What about nonprofit underwriters? Do all the same rules apply?
PBS national guidelines do not distinguish between for-profit and non-profit underwriters. The federal statute governing noncommercial broadcasts, however, does make a distinction, and some stations have relied on the legal definition of “advertisement,” as noted above, to allow more flexibility for nonprofit underwriting messages -- as long as that message is not in support of an issue or political candidate. But more often than not, this is not (nor should be) a simple decision for stations, as the following history and additional considerations come into play:
There are a wide variety of nonprofit groups (including hospitals, educational institutions, concerts, theatre performances, art galleries), traditional charities such as Red Cross, governmental entities such as city or county agencies, and advocacy groups such as Sierra Club, which value public television as a media and marketing partner.
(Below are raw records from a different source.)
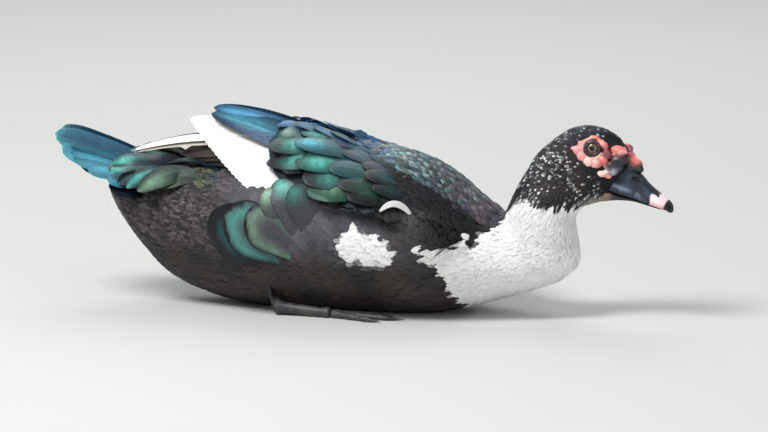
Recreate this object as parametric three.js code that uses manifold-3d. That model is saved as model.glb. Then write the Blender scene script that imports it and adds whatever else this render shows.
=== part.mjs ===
// A muscovy duck at life size, a still figure in the pose of a bird on the water,
// set down on its belly with its feet folded under it.
// Millimetres: +X runs forward to the bill, +Y to the bird's left, +Z up.
// The origin is the middle of the small flat under the belly, on which the bird rests.
import * as THREE from "three";
import { mergeVertices } from "three/addons/utils/BufferGeometryUtils.js";
import Module from "manifold-3d";

const wasm = await Module();
wasm.setup();

// Driving dimensions
const gap = 0.35; // clear space kept between pieces that touch
const bodyHalfWidth = 97; // of the trunk without its wings
const backHeight = 166; // top of the back over the floor
const bellySink = 3; // how far the belly's curve would reach below its flat
const eyeRadius = 7.6;
const vaneThickness = 1; // at a feather's root
const thinnest = 0.5; // at its tip
const sides = { right: -1, left: 1 };

// Colours, matched by eye
const colours = {
  plumage: "#1d2422",
  neck: "#ece9e4",
  head: "#26262a",
  wing: "#1c5f63",
  tail: "#2b7f9c",
  bill: "#2b3140",
  eye: "#7d5a2c",
  foot: "#3a3c40",
};

// Solids

function solidFrom(geometry) {
  const bare = new THREE.BufferGeometry();
  bare.setAttribute("position", geometry.getAttribute("position"));
  bare.setIndex(geometry.index);
  const merged = mergeVertices(bare, 1e-3);
  const corners = [];
  const index = merged.index.array;
  for (let i = 0; i < index.length; i += 3) {
    const [a, b, c] = [index[i], index[i + 1], index[i + 2]];
    if (a !== b && b !== c && c !== a) corners.push(a, b, c);
  }
  const position = merged.getAttribute("position");
  if (signedVolume(position, corners) < 0) corners.reverse();
  return new wasm.Manifold(
    new wasm.Mesh({
      numProp: 3,
      vertProperties: new Float32Array(position.array),
      triVerts: new Uint32Array(corners),
    }),
  );
}

function signedVolume(position, corners) {
  const point = (i) => new THREE.Vector3().fromBufferAttribute(position, i);
  let sum = 0;
  for (let i = 0; i < corners.length; i += 3) {
    sum += point(corners[i]).dot(point(corners[i + 1]).cross(point(corners[i + 2])));
  }
  return sum / 6;
}

function geometryFrom(solid) {
  const mesh = solid.getMesh();
  const geometry = new THREE.BufferGeometry();
  geometry.setAttribute("position", new THREE.BufferAttribute(mesh.vertProperties, mesh.numProp));
  geometry.setIndex(new THREE.BufferAttribute(mesh.triVerts, 1));
  return geometry;
}

const join = (solids) => solids.reduce((whole, next) => whole.add(next));

// The largest closed surface of a solid, which drops loose scraps.
function largest(solid) {
  return solid.decompose().sort((a, b) => b.volume() - a.volume())[0];
}

// A round form carried along a row of stations. A station is a section: its middle, the
// vector to its side, and the vectors up and down from its middle.
// The first and last stations have no size, and close the form.
const catmullRom = (a, b, c, d, f) =>
  b + 0.5 * f * (c - a + f * (2 * a - 5 * b + 4 * c - d + f * (3 * (b - c) + d - a)));

function stationAt(stations, t) {
  const last = stations.length - 1;
  const place = Math.min(Math.max(t, 0), 1) * last;
  const i = Math.min(Math.floor(place), last - 1);
  const pick = (k) => stations[Math.min(Math.max(k, 0), last)];
  const near = [pick(i - 1), pick(i), pick(i + 1), pick(i + 2)];
  const blend = (key) =>
    new THREE.Vector3(
      ...[0, 1, 2].map((n) => catmullRom(...near.map((s) => s[key][n]), place - i)),
    );
  return { at: blend("at"), side: blend("side"), up: blend("up"), down: blend("down") };
}

// A point of the section at an angle; square is 2 for an ellipse and more for a boxier one.
function sectionPoint(station, angle, square) {
  const power = 2 / square;
  const across = Math.sign(Math.cos(angle)) * Math.abs(Math.cos(angle)) ** power;
  const rise = Math.abs(Math.sin(angle)) ** power;
  return station.at
    .clone()
    .addScaledVector(station.side, across)
    .addScaledVector(Math.sin(angle) >= 0 ? station.up : station.down, rise);
}

function form(stations, { around = 20, along = 14, square = 2, grow = 0 } = {}) {
  const geometry = new THREE.SphereGeometry(1, around, along);
  const uv = geometry.getAttribute("uv");
  const position = geometry.getAttribute("position");
  for (let i = 0; i < position.count; i += 1) {
    const point = sectionPoint(
      stationAt(stations, uv.getY(i)),
      2 * Math.PI * (uv.getX(i) % 1),
      square,
    );
    position.setXYZ(i, ...point);
  }
  if (!grow) return solidFrom(geometry);
  geometry.deleteAttribute("uv");
  geometry.deleteAttribute("normal");
  const merged = mergeVertices(geometry, 1e-3);
  merged.computeVertexNormals();
  const inward = signedVolume(merged.getAttribute("position"), merged.index.array) < 0 ? -1 : 1;
  const normal = merged.getAttribute("normal");
  const moved = merged.getAttribute("position");
  for (let i = 0; i < moved.count; i += 1) {
    const out = new THREE.Vector3().fromBufferAttribute(normal, i).multiplyScalar(inward * grow);
    moved.setXYZ(i, moved.getX(i) + out.x, moved.getY(i) + out.y, moved.getZ(i) + out.z);
  }
  return solidFrom(merged);
}

// A bulb: an ellipsoid with its own middle, radii and turn about Y.
function bulb([x, y, z], [rx, ry, rz], pitch = 0, { around = 8, along = 4, grow = 0 } = {}) {
  const geometry = new THREE.SphereGeometry(1, around, along)
    .scale(rx + grow, ry + grow, rz + grow)
    .rotateY(THREE.MathUtils.degToRad(-pitch))
    .translate(x, y, z);
  return solidFrom(geometry);
}

// A feather's vane: a thin curved leaf from its root to its tip, with both faces and the
// rim between them split into triangles alike. face is the way its outer side looks,
// rise lifts its middle along face, and cup bends its two edges back.
// An outline row is [place along the vane, width as a share of the widest].
const outlines = {
  short: [
    [0, 0.8],
    [0.66, 1],
    [1, 0.5],
  ],
  pointed: [
    [0, 0.6],
    [0.35, 0.95],
    [0.72, 0.74],
    [1, 0.1],
  ],
};
const tipDrop = 0.2; // how far the corners of a round tip fall back, as a share of its width

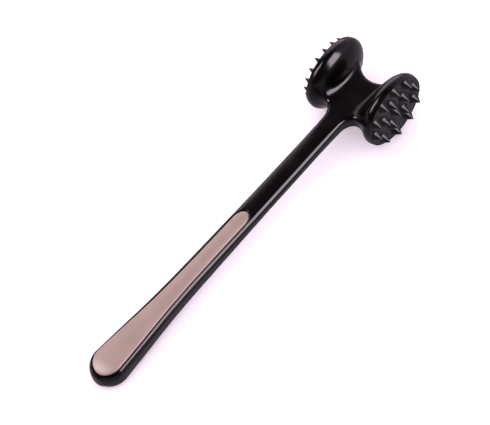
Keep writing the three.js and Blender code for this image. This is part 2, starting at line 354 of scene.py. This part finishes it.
def roughNeck():
    side = handle["shankWidth"] / 2
    archMiddle = side + neck["archRadius"]
    farMiddle = neck["farReach"] + neck["farRadius"]
    reach = math.sqrt(neck["farRadius"] ** 2 - neck["farHalfSpan"] ** 2)
    outline = [(-neck["shankCut"] - rough["pastCut"], side)]
    for i in range(rough["archSteps"] + 1):
        angle = (1 - i / rough["archSteps"]) * math.pi / 2
        outline.append((-neck["archReach"] + neck["archRadius"] * math.cos(angle),
                        archMiddle - neck["archRadius"] * math.sin(angle)))
    outline.append((farMiddle - reach, archMiddle))
    for i in range(rough["hollowSteps"] + 1):
        y = neck["farHalfSpan"] * (1 - i / rough["hollowSteps"])
        outline.append((farMiddle - math.sqrt(neck["farRadius"] ** 2 - y * y), y))
    outline += [(x, -y) for x, y in reversed(outline[:-1])]
    bm = bmesh.new()
    ring = [bm.verts.new((x, y, -neck["depth"] / 2)) for x, y in outline]
    face = bm.faces.new(ring)
    raised = bmesh.ops.extrude_face_region(bm, geom=[face])["geom"]
    top = [v for v in raised if isinstance(v, bmesh.types.BMVert)]
    bmesh.ops.translate(bm, vec=(0, 0, neck["depth"]), verts=top)
    bmesh.ops.recalc_face_normals(bm, faces=bm.faces)
    return bm


def joined(parts):
    bm = bmesh.new()
    for part in parts:
        mesh = bpy.data.meshes.new("part")
        part.to_mesh(mesh)
        part.free()
        bm.from_mesh(mesh)
        bpy.data.meshes.remove(mesh)
    return bm


# The head's middle with its blends: remeshed evenly, then relaxed on the blended surface
def blendedMiddle():
    blank = objectFrom(joined([roughBell(1), roughBell(-1), roughNeck()]), "blank")
    modifier = blank.modifiers.new("even", "REMESH")
    modifier.mode = "VOXEL"
    modifier.voxel_size = neck["voxel"]
    settleModifiers(blank)
    bm = bmesh.new()
    bm.from_mesh(blank.data)
    bpy.data.objects.remove(blank)
    widest = neck["bellCut"] + rough["bellMargin"]
    farthest = neck["shankCut"] + rough["shankMargin"]
    near = [v for v in bm.verts if abs(v.co.y) < widest and v.co.x > -farthest]
    for _ in range(rough["passes"]):
        place(near, settled(placesOf(near), bodyField, rounds=3))
        bmesh.ops.smooth_vert(bm, verts=near, factor=rough["smoothing"], use_axis_x=True, use_axis_y=True,
                              use_axis_z=True)
    place(near, settled(placesOf(near), bodyField))
    for middle, normal in (((0, neck["bellCut"], 0), (0, 1, 0)), ((0, -neck["bellCut"], 0), (0, -1, 0)),
                           ((-neck["shankCut"], 0, 0), (-1, 0, 0))):
        bmesh.ops.bisect_plane(bm, geom=bm.verts[:] + bm.edges[:] + bm.faces[:], dist=rough["planeJoin"],
                               plane_co=middle, plane_no=normal, clear_outer=True)
    rims = [v for v in bm.verts if v.is_boundary]
    bmesh.ops.remove_doubles(bm, verts=rims, dist=rough["rimJoin"])
    return bm


def boundaryEdges(bm, inside):
    return [e for e in bm.edges if e.is_boundary and all(inside(v.co) for v in e.verts)]


# Extrudes the open loop that it is given and moves the new verts, ring after ring
def extruded(bm, edges, moved):
    made = bmesh.ops.extrude_edge_only(bm, edges=edges)["geom"]
    verts = [g for g in made if isinstance(g, bmesh.types.BMVert)]
    place(verts, moved(placesOf(verts)))
    return [g for g in made if isinstance(g, bmesh.types.BMEdge) and g.is_boundary]


# Profile of a bell from the blended middle's cut: back, rim, lip, plate seat and weight pocket
def rimProfile():
    rows = []
    for i in range(1, bell["backRings"] + 1):
        along = neck["bellCut"] + (bell["base"] - neck["bellCut"]) * i / bell["backRings"]
        behind = bell["base"] - along
        radius = bell["rimRadius"] * (1 - (behind / bell["depth"]) ** 2) ** (bell["slope"] / 2)
        rows.append((radius, along))
    for i in range(1, bell["rimRings"] + 1):
        share = (i / bell["rimRings"]) ** bell["crowding"]
        narrower = (bell["rimRadius"] - bell["frontRadius"]) * share ** bell["turn"]
        rows.append((bell["rimRadius"] - narrower, bell["base"] + bell["rimLength"] * share))
    floor = bell["reach"] - bell["seatDepth"] - plate["sink"]
    pocketFloor = floor - bell["pocketDepth"]
    rows += [(bell["seatRadius"], bell["reach"] - behind) for behind in bell["lipRings"]]
    rows += [(bell["seatRadius"], floor), (bell["pocketRadius"], floor)]
    rows += [(bell["pocketRadius"], pocketFloor), (bell["pocketRadius"] / 2, pocketFloor)]
    return rows, pocketFloor


def addRim(bm, side):
    rows, pocketFloor = rimProfile()
    edges = boundaryEdges(bm, lambda co: side * co.y > neck["bellCut"] - neck["cutPlay"])
    for radius, along in rows:

        def onRing(points):
            angle = np.arctan2(points[:, 2], points[:, 0])
            y = np.full(len(angle), side * along)
            return np.stack([radius * np.cos(angle), y, radius * np.sin(angle)], axis=1)

        edges = extruded(bm, edges, onRing)
    pole = bmesh.ops.extrude_edge_only(bm, edges=edges)["geom"]
    verts = [g for g in pole if isinstance(g, bmesh.types.BMVert)]
    bmesh.ops.pointmerge(bm, verts=verts, merge_co=(0, side * pocketFloor, 0))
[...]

The rules with respect to these groups used to be relatively straightforward, because the definition of an advertisement contained in the Communications Act applies only to those "engaged in such offering for profit." That allowed public stations to charge a nonprofit for announcements that promoted the nonprofit or its activities.
The picture became more complicated in 2002 when the IRS adopted a different definition of "advertising." The IRS definition is not limited to for-profits, as the IRS is not convinced that the promotion of another nonprofit is 'related' to a public television station’s education purpose. Thus, while promoting a nonprofit’s activities on-air is allowed (as long as that message is not in support of an issue or political candidate), any revenue derived from doing so may be subject to Unrelated Business Income Tax (UBIT). One solution is to make nonprofits comply with the same underwriting principles with which commercial underwriters must comply. So long as an announcement merely "identifies" the nonprofit, UBIT will not apply. Like PBS then, many stations choose to take this approach, for tax reasons and to keep their on-air environment as non-commercial as possible.
Finally, FCC policy prohibits public television stations from fundraising on behalf of nonprofits or other entities when it involves the suspension of regular programming. (e.g., charity telethons). The general idea is that, when public broadcasters suspend regular programming to appeal to the public for money, it has to be for the benefit of the station itself, as in the usual pledge or auction programming. The FCC has granted waivers only in limited and extraordinary circumstances, including 9/11, Hurricane Katrina, and Hurricane Sandy.